The most common pattern in 2026 is that casual users tolerate higher costs in exchange for speed and simplicity. Active users usually migrate to the exchange order book for repeat trading.
Crypto.com’s card program remains one of its strongest brand drivers. The official Crypto.com Visa Card page describes the program as earning rewards in CRO for eligible spending, with benefits varying by card tier and jurisdiction.
The mechanism is straightforward. Users top up or fund the card within the app, then earn CRO rewards for eligible purchases. Crypto.com also emphasizes that program benefits can change and that exclusions apply, which makes the terms and current tier rules part of the decision.
In 2026, the card is best evaluated as a rewards program denominated in CRO, not as a fixed-value cashback product. Reward rates and CRO’s market behavior determine the real value.
Crypto.com offers multiple reward pathways, and the names can be confusing.
On-chain staking in the app is presented as a way to stake assets directly via supported blockchain protocols. This is closer to conventional staking mechanics, but the user experience still includes platform custody if assets remain inside the app.
Earn-style products are more variable. Crypto.com has published multiple policy updates for Crypto Earn over time, including tier and rate changes and broader changes to Crypto Earn. These updates highlight a recurring reality in centralized earn programs: terms can change, tiers can be adjusted, and rates can be revised based on market conditions and platform policy.
A mechanism-first way to evaluate yield in 2026 is to separate:
If the product language is unclear about the mechanism, that ambiguity is a risk signal.
Crypto.com has expanded derivatives access across different regions and products.
The exchange app has promoted derivatives access for eligible users, described in its product update titled Derivatives Trading Is Now Available in the Crypto.com Exchange App, including perpetual contracts and futures.
In the U.S., Crypto.com also markets access to regulated derivatives products through its app, described on its CFTC-regulated derivatives page.
Derivatives should be treated as a separate risk category. They are governed by a liquidation engine, and losses often come from leverage sizing, cross-margin confusion, and holding positions through unfavorable funding conditions.

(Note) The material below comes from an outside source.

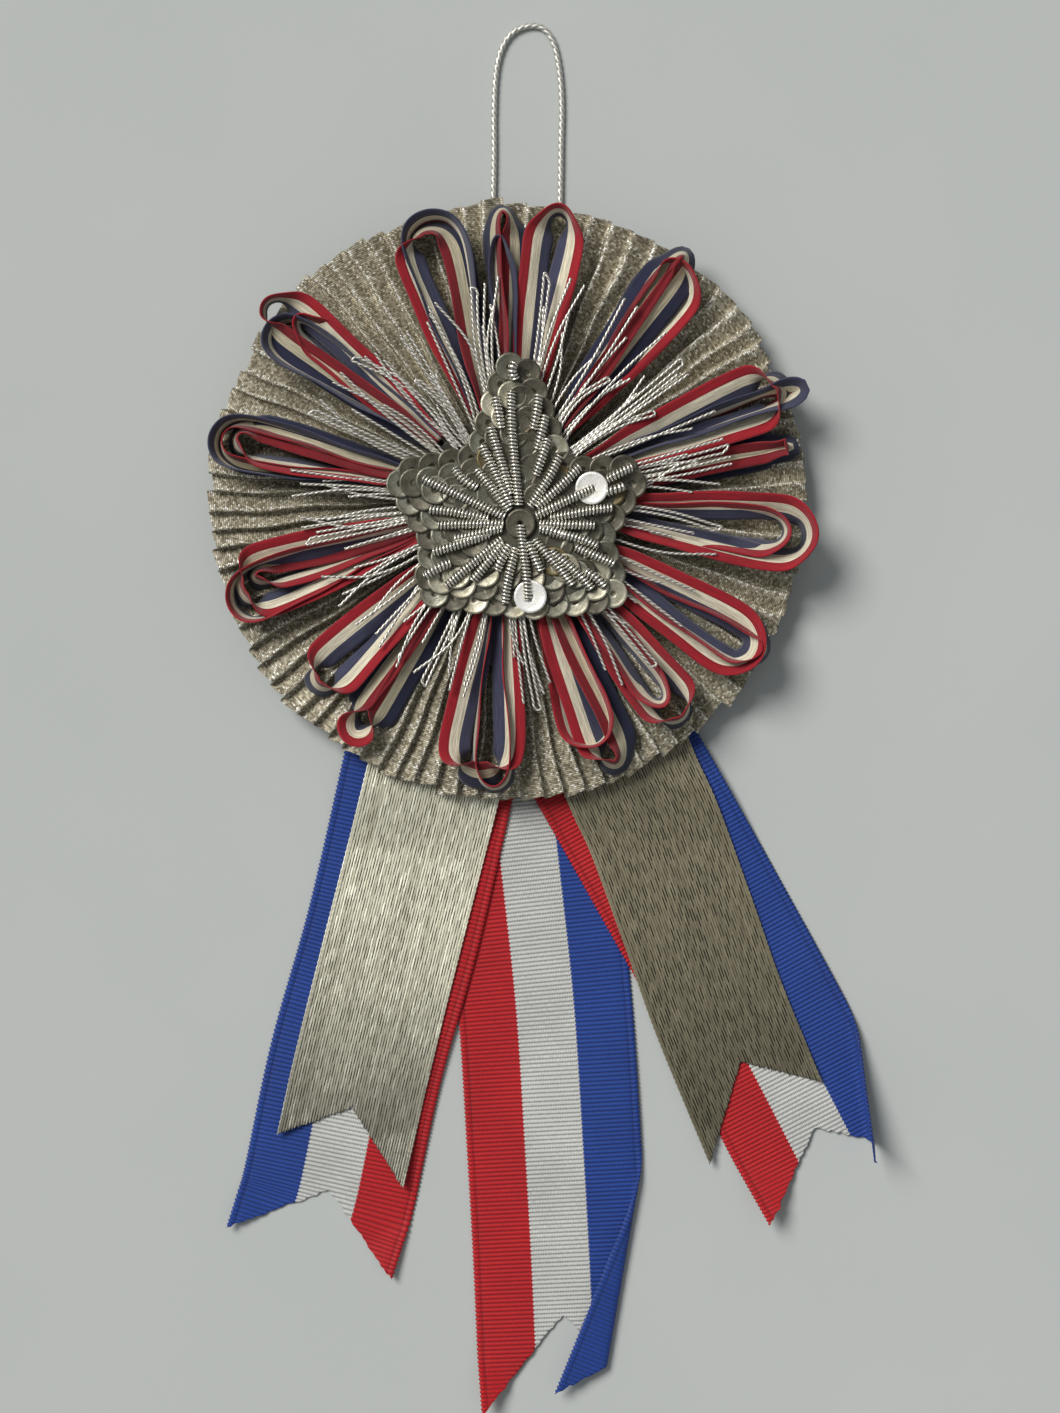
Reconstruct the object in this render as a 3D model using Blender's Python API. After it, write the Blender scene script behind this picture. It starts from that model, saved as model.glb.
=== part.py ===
"""Tricolour award rosette (cockade) with ribbon tails, built from its separate pieces.

The rosette lies face up. The origin is the middle of its back, on the surface it lies on. +Z points out of
the face, +Y points to the hanging cord and -Y points down the tails. All lengths below are in millimetres.
"""

import math

import bmesh
import bpy
from mathutils import Vector

MM = 0.001

# Driving dimensions of the rosette, from the back to the front
GAP = 0.3
BACK_COVER_RADIUS = 24.0
BACK_COVER_THICKNESS = 0.6
RIBBON_THICKNESS = 0.25
CARD_RADIUS = 30.0
CARD_THICKNESS = 0.8
PLEAT_COUNT = 90
PLEAT_OUTER_RADIUS = 42.6
PLEAT_INNER_RADIUS = 10.0
PLEAT_DEPTH = 2.1
PLEAT_INNER_DEPTH = 0.8
PLEAT_THICKNESS = 0.5
PLEAT_SCALLOP = 0.35
CORE_RADIUS = 12.0
PETAL_HEIGHT = 2.4
PETAL_ROOT_RADIUS = 12.7
PETAL_THICKNESS = 0.35
PETAL_NARROWING = 0.82
SPRAY_THICKNESS = 0.4
BASE_THICKNESS = 0.5
PAD_THICKNESS = 1.0
PAD_SCALE = 0.55
BULLION_THICKNESS = 0.9
SEQUIN_RADIUS = 2.05
BRIGHT_SEQUIN_RADIUS = 2.35
SEQUIN_THICKNESS = 0.3

# The ribbon tails
TRICOLOUR_WIDTH = 25.0
SILVER_WIDTH = 19.5
HINGE_Y = -44.0

# The hanging cord
CORD_DIAMETER = 0.8
CORD_Z = 0.45
LOOP_HINGE_Y = 44.2

# Heights of each layer's underside
LEVEL = {}
LEVEL["tail_1"] = 0.0
LEVEL["tail_2"] = LEVEL["tail_1"] + RIBBON_THICKNESS + GAP
LEVEL["tail_3"] = LEVEL["tail_2"] + RIBBON_THICKNESS + GAP
LEVEL["tail_4"] = LEVEL["tail_3"] + RIBBON_THICKNESS + GAP
LEVEL["card"] = LEVEL["tail_4"] + RIBBON_THICKNESS + GAP
LEVEL["pleats"] = LEVEL["card"] + CARD_THICKNESS + GAP
LEVEL["petals"] = LEVEL["pleats"] + PLEAT_THICKNESS + PLEAT_DEPTH + GAP
LEVEL["sprays"] = LEVEL["petals"] + PETAL_HEIGHT + GAP
LEVEL["base"] = LEVEL["sprays"] + SPRAY_THICKNESS + GAP
LEVEL["pad"] = LEVEL["base"] + BASE_THICKNESS + GAP
LEVEL["bullion"] = LEVEL["pad"] + PAD_THICKNESS + GAP
LEVEL["loose_sequins"] = LEVEL["bullion"] + BULLION_THICKNESS + GAP

# Petal loops, anticlockwise from +X: direction in degrees, tip radius, width
PETALS = [
    (12.0, 43.0, 4.0),
    (22.2, 44.0, 8.0),
    (53.7, 43.8, 8.6),
    (79.8, 42.0, 6.5),
    (90.0, 41.8, 5.7),
    (106.5, 42.1, 9.5),
    (140.8, 44.2, 8.0),
    (167.7, 42.6, 8.6),
    (198.4, 41.8, 8.6),
    (224.0, 38.6, 7.2),
    (236.6, 40.8, 6.0),
    (264.0, 41.5, 9.3),
    (292.4, 41.5, 7.0),
    (308.6, 40.8, 7.2),
    (328.0, 42.7, 8.6),
    (353.0, 43.6, 9.6),
]

# Sprays of thread: one every 30 degrees, each a fan of strands (direction from its middle, tip radius)
SPRAY_COUNT = 12
SPRAY_FIRST = 6.0
SPRAY_STRANDS = [(-9.0, 28.0), (-4.5, 30.0), (0.0, 29.0), (4.5, 30.5), (9.0, 28.0)]

# The star badge: middle, arm tips and the hollows between them
STAR_CENTRE = (1.8, -3.6)
STAR_CORNERS = [
    ((0.9, 26.4), 3.0),
    ((-5.2, 6.9), 1.5),
    ((-18.0, 4.4), 2.8),
    ((-11.8, -6.3), 1.5),
    ((-13.0, -14.6), 3.4),
    ((3.0, -16.4), 6.0),
    ((17.6, -15.2), 3.2),
    ((14.3, -5.7), 1.5),
    ((21.4, 5.6), 2.8),
    ((8.6, 5.3), 1.5),
]
SEQUIN_COUNT = 35
SEQUIN_INSET = 0.88
ARMS = ["top", "left", "lower_left", "lower_right", "right"]

# Bullion purls of each arm: direction in degrees and outer radius about the star's middle
BULLION = {
    "top": [(60, 10.9), (72, 12.6), (82, 18.2), (94, 18.6), (107, 14.2), (118, 12.3)],
    "left": [(131, 9.7), (143, 12.0), (155, 15.0), (168, 12.9), (180, 11.4)],
    "lower_left": [(192, 9.4), (204, 12.8), (217, 13.7), (230, 10.3), (244, 7.2), (259, 11.4)],
    "lower_right": [(277, 9.8), (294, 7.1), (307, 11.2), (319, 13.5), (332, 12.5), (345, 11.3)],
    "right": [(358, 10.3), (10, 13.1), (23, 16.4), (35, 11.4), (47, 11.6)],
}

# Tails: centre line from the sewn head to halfway down the cut, width, notch depth, extra reach of the right tip
# (the left tip is as much shorter), layer
TAILS = {
    "centre_tail": (
        [(0.5, -27), (1.8, -40), (3.2, -52.4), (5.3, -72), (6.6, -92), (7.5, -108), (8.2, -123.6)],
        TRICOLOUR_WIDTH, 14.0, 0.0, "tail_1",
    ),
    "left_tail": (
        [(-8.6, -27), (-11.4, -39.2), (-16.5, -61.3), (-21.8, -80.2), (-25.6, -98), (-27.1, -103.2)],
        TRICOLOUR_WIDTH, 9.5, 0.0, "tail_2",
    ),
    "right_tail": (
        [(9.5, -27), (14, -35), (20.2, -46), (26.1, -56.5), (33.3, -69.5), (39.2, -80.5), (46.2, -94.1)],
        TRICOLOUR_WIDTH, 9.7, 0.0, "tail_3",
    ),
    "left_silver_tail": (
        [(-7.9, -28), (-10.7, -40.1), (-16.1, -61.3), (-20.9, -80.5), (-23.2, -90.6)],
        SILVER_WIDTH, 7.9, 1.8, "tail_4",
    ),
    "right_silver_tail": (
        [(13.8, -30), (17.9, -40), (21.1, -47.1), (26.2, -61.1), (30.2, -72.4), (35.2, -84.6)],
        SILVER_WIDTH, 9.5, -2.4, "tail_4",
    ),
}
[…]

Crypto.com provides a proof-of-reserves workflow that allows users to verify account inclusion in a liabilities snapshot and review reserve coverage. The platform’s official Proof of Reserves page explains the verification flow, including using a Merkle leaf to validate balances.

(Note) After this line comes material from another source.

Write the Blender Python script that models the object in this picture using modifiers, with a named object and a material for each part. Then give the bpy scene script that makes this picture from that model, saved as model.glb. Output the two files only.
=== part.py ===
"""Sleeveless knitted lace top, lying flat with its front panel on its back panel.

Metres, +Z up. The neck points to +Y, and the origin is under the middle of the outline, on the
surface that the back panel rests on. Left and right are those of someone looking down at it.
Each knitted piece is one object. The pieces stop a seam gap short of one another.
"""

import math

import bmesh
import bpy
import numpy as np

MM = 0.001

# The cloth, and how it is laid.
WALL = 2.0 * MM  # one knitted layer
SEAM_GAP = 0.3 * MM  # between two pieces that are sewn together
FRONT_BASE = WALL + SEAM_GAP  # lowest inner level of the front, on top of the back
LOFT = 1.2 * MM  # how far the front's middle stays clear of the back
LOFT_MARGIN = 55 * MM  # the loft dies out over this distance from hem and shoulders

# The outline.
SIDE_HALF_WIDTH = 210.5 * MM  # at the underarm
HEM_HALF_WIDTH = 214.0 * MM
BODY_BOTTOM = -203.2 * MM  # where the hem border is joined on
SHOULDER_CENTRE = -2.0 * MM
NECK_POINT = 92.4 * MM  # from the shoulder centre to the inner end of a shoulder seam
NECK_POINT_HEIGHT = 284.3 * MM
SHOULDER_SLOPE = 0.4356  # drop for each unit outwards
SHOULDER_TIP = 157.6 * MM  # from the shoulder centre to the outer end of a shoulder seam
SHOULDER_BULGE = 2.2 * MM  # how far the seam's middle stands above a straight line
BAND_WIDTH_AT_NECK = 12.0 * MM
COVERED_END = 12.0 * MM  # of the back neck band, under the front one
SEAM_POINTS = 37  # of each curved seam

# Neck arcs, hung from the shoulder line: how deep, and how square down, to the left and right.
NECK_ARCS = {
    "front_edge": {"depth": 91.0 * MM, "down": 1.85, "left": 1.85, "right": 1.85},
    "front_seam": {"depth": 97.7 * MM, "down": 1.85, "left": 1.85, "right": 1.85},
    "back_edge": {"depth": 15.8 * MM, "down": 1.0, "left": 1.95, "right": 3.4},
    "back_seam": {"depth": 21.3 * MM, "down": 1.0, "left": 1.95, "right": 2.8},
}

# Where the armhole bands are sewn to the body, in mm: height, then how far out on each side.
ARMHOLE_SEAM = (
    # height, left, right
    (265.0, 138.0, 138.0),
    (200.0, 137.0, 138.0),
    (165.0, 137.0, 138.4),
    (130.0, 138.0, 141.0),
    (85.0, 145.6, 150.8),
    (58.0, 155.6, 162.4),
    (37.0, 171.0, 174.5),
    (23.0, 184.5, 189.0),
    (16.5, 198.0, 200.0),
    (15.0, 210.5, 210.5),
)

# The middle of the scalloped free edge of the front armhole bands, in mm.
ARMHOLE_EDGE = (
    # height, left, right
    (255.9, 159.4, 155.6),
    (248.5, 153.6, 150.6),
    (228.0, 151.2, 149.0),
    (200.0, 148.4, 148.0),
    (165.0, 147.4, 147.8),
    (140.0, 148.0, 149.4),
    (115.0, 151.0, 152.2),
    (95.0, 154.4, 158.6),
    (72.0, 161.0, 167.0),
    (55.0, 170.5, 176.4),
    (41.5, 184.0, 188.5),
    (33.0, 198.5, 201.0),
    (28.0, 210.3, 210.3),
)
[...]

Proof of reserves improves transparency for certain questions, but it is not the same as a full audit of the business. A snapshot can validate inclusion and reserves at a point in time, while broader risks still include operational controls, policy gating, and jurisdictional constraints.
Crypto platforms in 2026 operate under tighter EU rules due to MiCA. ESMA summarizes MiCA as an EU framework that institutes uniform rules for crypto-asset services on its MiCA overview page.
Crypto.com states that it received an authorization as a crypto-asset service provider under MiCA from Malta’s regulator in its company news update, Crypto.com Receives an Authorization as a Crypto-Asset Service Provider Under MiCA.
At the same time, licensing process quality and supervision expectations remain a live topic. Reuters reported that ESMA criticized aspects of Malta’s crypto licensing process under MiCA in 2025 in its article on ESMA’s criticism of Malta’s licensing process. This does not automatically translate to a verdict about any single platform, but it highlights why users in 2026 should track regulatory posture, local onboarding rules, and any feature changes that follow supervisory guidance.
Crypto.com offers broad market availability and a strong consumer product stack that includes trading, a major card program, and integrated earning features.
The exchange fee schedule is publicly documented, and the order book model can offer more transparent execution for active traders.
Proof of reserves provides a verification path that reduces opacity compared to earlier exchange eras.
The app experience can be expensive for frequent trading because spread and conversion pricing can dominate total cost.
Custody risk remains for assets held on-platform, including potential withdrawal friction during stress events.
Earn-style products are policy-driven, and rates and terms can change based on platform decisions.
Derivatives introduce liquidation risk that can overwhelm users who treat leverage as an extension of spot trading.
Crypto.com tends to fit users who want a single platform that combines onboarding, a rewards card in supported markets, and access to trading without building a multi-app workflow.
It can also fit active traders who use the exchange order book and who explicitly compare total execution cost against other venues.
It is a weaker fit for users who require predictable withdrawal behavior under all conditions, users who want maximum privacy, and users who cannot tolerate the compliance-driven document checks that are normal for regulated platforms in 2026.
A safer operating model treats Crypto.com as an access and execution venue, not as a long-term vault.
Keeping only a trading float on-platform reduces custody exposure. Long-term holdings can be moved to self-custody, where key control remains with the owner.
For the card program, the most conservative stance is to assume benefits and reward rates can change and to evaluate rewards in terms of CRO volatility rather than fixed fiat value.
For earn and staking products, reading the current product terms and redemption rules before allocating size reduces unpleasant surprises. If the mechanism behind a yield rate is not clearly explained, that lack of clarity should reduce allocation size.
Crypto.com in 2026 combines broad consumer access, an established card program, and an exchange layer that can deliver more transparent order book execution than app-style instant trading. Its fee schedule, proof-of-reserves verification, and MiCA authorization claims improve clarity compared to earlier exchange cycles, but the real user outcome still depends on custody posture, product eligibility, and how spreads, terms, and withdrawal rules behave under stress. The strongest way to use Crypto.com is to separate casual app convenience from exchange trading, keep long-term holdings off-platform, and size earn and leverage exposure based on mechanism clarity rather than headline rates.